This is a technique for failing over a pair of nics on a Solaris 10 machine. I am told this will only work with Sun nics that come with Sun hardware, but I haven’t tested it.
You need to be root for all of the following, I am also assuming your going to be able to reboot the machine once this setup is in place.
First make sure you have your hostname in your /etc/hosts file
[ck3k@ra ~]$ cat /etc/hosts
#
# Internet host table
#
127.0.0.1 localhost
10.10.1.112 ra loghost
Ok, so in your /etc/hosts ra is your hostname. Now we need to edit/create two files. NOTE the .dmfe* will be the interface name, for example on a SunFire T2000 it is hostname.ipge*.
First setup your main nic’s hostname file (This should already exist in your install)
[ck3k@ra ~]$ cat /etc/hostname.dmfe0
ra netmask + broadcast + group failover up
So you see your hostname and it’s ip info, but now it has a group called “failover.” This creates a group of nics that will failover for one another.
Now create the hostname file for your second nic.
[ck3k@ra ~]$ cat /etc/hostname.dmfe1
group failover up
This just adds the nic to the group for failover. Now, reboot your system and the settings will take affect on boot. Keep in mind this will work for virtual interfaces as well, so all of your Zones will also failover.

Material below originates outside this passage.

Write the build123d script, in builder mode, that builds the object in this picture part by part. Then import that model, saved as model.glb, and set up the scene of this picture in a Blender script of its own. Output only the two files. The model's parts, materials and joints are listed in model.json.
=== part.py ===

Once your system reboots, the best way to test is to be on the LOM via serial and to pull one of your two nics out of your switch.

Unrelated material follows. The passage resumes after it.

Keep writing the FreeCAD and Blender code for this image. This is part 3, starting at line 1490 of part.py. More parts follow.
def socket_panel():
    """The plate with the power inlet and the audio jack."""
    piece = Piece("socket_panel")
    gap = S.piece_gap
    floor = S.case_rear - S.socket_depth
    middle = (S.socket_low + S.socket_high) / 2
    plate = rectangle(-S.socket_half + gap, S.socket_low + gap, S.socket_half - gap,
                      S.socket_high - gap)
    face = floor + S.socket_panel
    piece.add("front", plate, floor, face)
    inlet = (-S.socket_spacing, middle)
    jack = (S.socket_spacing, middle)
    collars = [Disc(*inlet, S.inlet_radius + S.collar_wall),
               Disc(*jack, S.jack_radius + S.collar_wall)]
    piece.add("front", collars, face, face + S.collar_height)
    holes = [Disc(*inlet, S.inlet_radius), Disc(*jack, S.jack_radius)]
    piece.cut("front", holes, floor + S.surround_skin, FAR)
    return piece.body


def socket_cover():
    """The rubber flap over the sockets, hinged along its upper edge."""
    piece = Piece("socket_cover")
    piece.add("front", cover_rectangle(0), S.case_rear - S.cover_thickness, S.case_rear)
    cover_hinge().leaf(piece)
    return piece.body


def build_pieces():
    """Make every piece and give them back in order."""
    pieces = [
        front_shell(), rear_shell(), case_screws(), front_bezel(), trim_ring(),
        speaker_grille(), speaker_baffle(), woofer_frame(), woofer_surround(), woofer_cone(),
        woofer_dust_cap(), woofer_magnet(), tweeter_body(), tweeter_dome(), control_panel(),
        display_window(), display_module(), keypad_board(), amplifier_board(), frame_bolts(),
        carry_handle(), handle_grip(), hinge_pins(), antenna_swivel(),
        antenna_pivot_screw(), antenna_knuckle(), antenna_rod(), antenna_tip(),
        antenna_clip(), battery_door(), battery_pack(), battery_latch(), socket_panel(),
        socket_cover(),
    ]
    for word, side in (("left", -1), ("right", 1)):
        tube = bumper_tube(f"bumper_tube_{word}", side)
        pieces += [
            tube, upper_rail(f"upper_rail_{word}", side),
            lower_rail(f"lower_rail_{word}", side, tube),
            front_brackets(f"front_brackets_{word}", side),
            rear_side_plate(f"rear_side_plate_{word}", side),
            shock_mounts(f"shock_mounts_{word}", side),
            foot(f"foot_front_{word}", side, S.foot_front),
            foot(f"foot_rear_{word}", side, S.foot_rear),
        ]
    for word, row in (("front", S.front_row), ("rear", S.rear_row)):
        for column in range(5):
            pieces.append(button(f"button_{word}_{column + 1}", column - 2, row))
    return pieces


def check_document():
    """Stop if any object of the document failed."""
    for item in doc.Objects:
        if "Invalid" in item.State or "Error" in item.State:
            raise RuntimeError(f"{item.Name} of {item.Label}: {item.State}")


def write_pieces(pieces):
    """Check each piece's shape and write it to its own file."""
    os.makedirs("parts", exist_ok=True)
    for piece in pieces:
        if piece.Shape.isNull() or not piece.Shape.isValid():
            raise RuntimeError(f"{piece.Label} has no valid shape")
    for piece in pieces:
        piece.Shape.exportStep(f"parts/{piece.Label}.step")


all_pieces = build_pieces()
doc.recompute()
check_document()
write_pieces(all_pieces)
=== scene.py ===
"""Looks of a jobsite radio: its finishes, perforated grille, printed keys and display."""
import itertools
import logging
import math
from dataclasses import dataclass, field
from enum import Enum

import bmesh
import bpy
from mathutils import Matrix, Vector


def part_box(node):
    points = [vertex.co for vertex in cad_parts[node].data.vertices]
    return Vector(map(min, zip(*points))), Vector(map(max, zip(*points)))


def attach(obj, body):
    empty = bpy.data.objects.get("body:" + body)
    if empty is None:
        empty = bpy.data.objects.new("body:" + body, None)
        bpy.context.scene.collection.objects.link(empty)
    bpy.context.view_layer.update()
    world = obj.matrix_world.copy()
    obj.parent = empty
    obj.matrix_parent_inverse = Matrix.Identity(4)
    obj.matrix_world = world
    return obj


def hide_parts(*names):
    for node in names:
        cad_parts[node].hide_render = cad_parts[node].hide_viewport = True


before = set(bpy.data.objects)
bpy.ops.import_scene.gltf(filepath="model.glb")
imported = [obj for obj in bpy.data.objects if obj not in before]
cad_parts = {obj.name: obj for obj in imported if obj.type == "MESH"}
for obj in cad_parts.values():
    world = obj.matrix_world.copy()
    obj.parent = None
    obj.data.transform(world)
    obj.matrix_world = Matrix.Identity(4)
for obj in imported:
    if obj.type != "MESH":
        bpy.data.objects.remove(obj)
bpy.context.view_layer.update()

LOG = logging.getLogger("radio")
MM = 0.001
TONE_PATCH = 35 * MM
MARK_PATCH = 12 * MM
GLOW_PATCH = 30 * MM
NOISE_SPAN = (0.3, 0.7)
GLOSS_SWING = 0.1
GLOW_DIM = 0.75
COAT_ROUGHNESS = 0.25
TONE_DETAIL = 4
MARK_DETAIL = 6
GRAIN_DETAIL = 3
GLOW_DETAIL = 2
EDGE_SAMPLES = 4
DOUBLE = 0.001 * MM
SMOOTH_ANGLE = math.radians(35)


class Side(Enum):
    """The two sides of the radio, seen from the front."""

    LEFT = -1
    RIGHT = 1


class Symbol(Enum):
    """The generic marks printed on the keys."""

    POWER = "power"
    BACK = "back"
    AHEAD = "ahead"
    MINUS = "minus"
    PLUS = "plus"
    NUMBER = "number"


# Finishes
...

Here some of the output of the nic going down :
Aug 16 17:54:28 ra dmfe: [ID 801593 kern.notice] NOTICE: dmfe0: PHY 1 link down
Aug 16 17:54:28 ra in.mpathd[135]: [ID 215189 daemon.error] The link has gone down on dmfe0
Aug 16 17:54:28 ra in.mpathd[135]: [ID 594170 daemon.error] NIC failure detected on dmfe0 of group failover
Aug 16 17:54:28 ra in.mpathd[135]: [ID 832587 daemon.error] Successfully failed over from NIC dmfe0 to NIC dmfe1
Aug 16 17:55:05 ra dmfe: [ID 801593 kern.notice] NOTICE: dmfe0: PHY 1 link up 100 Mbps Full-Duplex
Here it is coming back up :
Aug 16 17:55:05 ra dmfe: [ID 801593 kern.notice] NOTICE: dmfe0: PHY 1 link up 100 Mbps Full-Duplex
Aug 16 17:55:05 ra in.mpathd[135]: [ID 820239 daemon.error] The link has come up on dmfe0
Aug 16 17:55:05 ra in.mpathd[135]: [ID 299542 daemon.error] NIC repair detected on dmfe0 of group failover
Aug 16 17:55:05 ra in.mpathd[135]: [ID 620804 daemon.error] Successfully failed back to NIC dmfe0
You now have a redundant Solaris machine that can resist some layer one failures.